JUPITER, Fla. - There are a lot of treasure hunters up and down the coast. The crew of the Seahunter in Jupiter does not consider themselves one of them, but call themselves 'treasure finders' and say it's their passion.
"It's got nothing to do with money, it's about finding treasure. The treasure's not fun after you get it, it's the finding it, it's the going out there with your buddies and diving and the adventure. The sense of adventure, that's what it's all about." says Scott Thomson, the captain of the Seahunter.
A 350-year-old Spanish ship sank off the Jupiter Inlet. Thomson says it's the "San Miguel De Arcangel that wrecked in the winter of 1659/1660 and had about 100 people on board."
There's silver and gold in the water. Over the past week, the crew found more than 50 Spanish colonial coins.

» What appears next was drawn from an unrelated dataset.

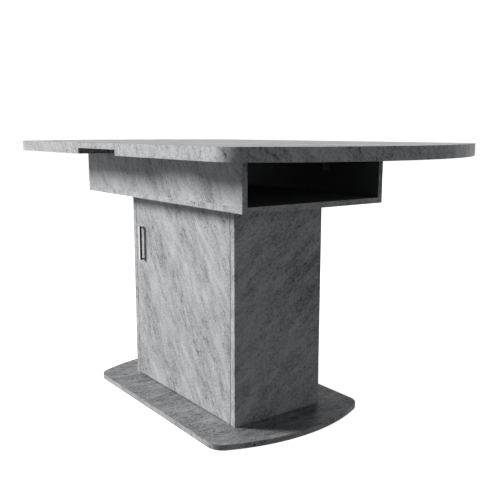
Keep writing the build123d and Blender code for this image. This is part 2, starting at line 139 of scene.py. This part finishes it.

"We found gold for the first time in the last 10 or 15 years, and we also found a 1659 Lima-2 Star that was double struck so it has two sets of the words and two sets of the pillars and its quite a rare coin," Thomson said.
Daniel Mendoza, a coin expert from the International Coin Collectors Association, deals with buying and selling artifacts
"You're probably holding one of the only known in that condition with that much detail through it after so many years being down," he says. "You're probably holding the only known specimen which, if that's the case, it could take it into the 6 figures."
And that's not even the full bounty. Thomson says, "We're following a trail out to where the ballast pile is. When we get there that ballast pile should be 80 feet long, 20 feet wide and three feet tall with just treasure, with just treasure all underneath it."
If you're thinking about going out and 'helping yourself' to the treasure, it's too late... legally. It's already been claimed by Jupiter Wreck, Inc.